Known Break Point Required¶

The Chow test requires specifying the break point a priori. It tests whether parameters change at a known time, not where a break occurs. Testing multiple break points without correction inflates the Type I error rate.

Data Mining Risk

Scanning many possible break points and reporting only the most significant result is invalid. If you need to find an unknown break point, use methods designed for that purpose (e.g., Bai-Perron tests for unknown structural breaks).

Minimum Sample Size¶

Each subperiod must have at least \(2K\) observations (twice the number of parameters). With short panels or many regressors, valid break points are limited. The test raises a ValueError if a subperiod has insufficient observations.

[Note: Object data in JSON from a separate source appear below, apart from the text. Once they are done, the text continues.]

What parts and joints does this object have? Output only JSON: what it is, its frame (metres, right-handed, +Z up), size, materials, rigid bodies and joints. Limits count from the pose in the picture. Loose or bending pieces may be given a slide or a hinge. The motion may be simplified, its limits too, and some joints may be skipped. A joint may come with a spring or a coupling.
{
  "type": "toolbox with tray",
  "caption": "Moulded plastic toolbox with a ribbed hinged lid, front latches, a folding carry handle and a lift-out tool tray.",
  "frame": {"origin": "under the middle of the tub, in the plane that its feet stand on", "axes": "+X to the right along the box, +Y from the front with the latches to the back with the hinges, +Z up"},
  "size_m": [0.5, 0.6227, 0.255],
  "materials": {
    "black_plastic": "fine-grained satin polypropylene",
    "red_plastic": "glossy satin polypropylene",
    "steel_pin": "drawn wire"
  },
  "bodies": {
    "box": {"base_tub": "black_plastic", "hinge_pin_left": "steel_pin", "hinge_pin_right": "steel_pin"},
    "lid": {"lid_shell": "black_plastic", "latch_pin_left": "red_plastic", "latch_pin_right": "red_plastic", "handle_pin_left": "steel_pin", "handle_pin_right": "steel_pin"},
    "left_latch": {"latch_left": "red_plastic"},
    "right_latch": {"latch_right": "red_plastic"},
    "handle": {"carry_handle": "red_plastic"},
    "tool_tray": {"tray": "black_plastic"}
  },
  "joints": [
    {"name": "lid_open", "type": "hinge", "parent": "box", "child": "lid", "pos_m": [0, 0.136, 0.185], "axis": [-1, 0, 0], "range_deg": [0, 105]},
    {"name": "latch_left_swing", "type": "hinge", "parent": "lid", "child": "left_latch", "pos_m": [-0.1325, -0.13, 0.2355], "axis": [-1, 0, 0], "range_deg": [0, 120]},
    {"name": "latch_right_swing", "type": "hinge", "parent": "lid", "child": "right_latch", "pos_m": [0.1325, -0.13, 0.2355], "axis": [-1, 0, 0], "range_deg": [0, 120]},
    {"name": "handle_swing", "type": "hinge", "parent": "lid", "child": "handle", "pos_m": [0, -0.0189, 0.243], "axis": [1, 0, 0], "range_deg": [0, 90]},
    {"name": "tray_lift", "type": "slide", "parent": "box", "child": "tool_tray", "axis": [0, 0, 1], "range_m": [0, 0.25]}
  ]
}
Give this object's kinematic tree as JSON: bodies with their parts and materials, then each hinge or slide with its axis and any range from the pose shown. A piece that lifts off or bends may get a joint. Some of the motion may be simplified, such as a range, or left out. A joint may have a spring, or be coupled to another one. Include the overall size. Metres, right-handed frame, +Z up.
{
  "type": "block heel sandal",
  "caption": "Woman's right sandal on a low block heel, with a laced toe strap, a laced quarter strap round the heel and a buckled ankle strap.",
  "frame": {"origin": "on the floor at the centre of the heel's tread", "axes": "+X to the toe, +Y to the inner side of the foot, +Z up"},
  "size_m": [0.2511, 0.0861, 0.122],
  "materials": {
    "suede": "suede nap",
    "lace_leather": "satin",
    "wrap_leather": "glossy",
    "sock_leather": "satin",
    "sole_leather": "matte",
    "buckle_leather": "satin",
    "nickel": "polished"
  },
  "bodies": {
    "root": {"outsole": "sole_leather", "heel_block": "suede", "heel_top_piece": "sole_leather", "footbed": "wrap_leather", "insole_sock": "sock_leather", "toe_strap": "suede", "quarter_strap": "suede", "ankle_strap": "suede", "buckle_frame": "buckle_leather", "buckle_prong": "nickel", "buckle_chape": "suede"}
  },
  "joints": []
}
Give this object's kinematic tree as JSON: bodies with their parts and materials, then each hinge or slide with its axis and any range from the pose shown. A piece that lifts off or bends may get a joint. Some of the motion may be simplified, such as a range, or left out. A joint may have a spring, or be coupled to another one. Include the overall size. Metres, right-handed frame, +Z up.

Homoskedasticity Assumption¶

The standard Chow test assumes equal error variances across subperiods. If heteroskedasticity is present, consider:

Using robust standard errors on the subperiod models
Supplementing with a formal heteroskedasticity test

Panel Structure¶

For panel data, the Chow test splits by time period, not by entity. It tests whether parameters are stable over time, with all entities pooled together. To test for entity-specific parameter differences, use entity interaction terms instead.

Interpreting Non-Rejection¶

Failing to reject does not prove stability -- it means the data lacks sufficient evidence of a break. With small samples or gradual parameter changes, the test may have low power.

References¶

Chow, G. C. (1960). Tests of equality between sets of coefficients in two linear regressions. Econometrica, 28(3), 591-605.
Baltagi, B. H. (2021). Econometric Analysis of Panel Data (6^th ed.). Springer. Chapter 4.
Greene, W. H. (2018). Econometric Analysis (8^th ed.). Pearson. Chapter 6.
Wooldridge, J. M. (2010). Econometric Analysis of Cross Section and Panel Data (2^nd ed.). MIT Press.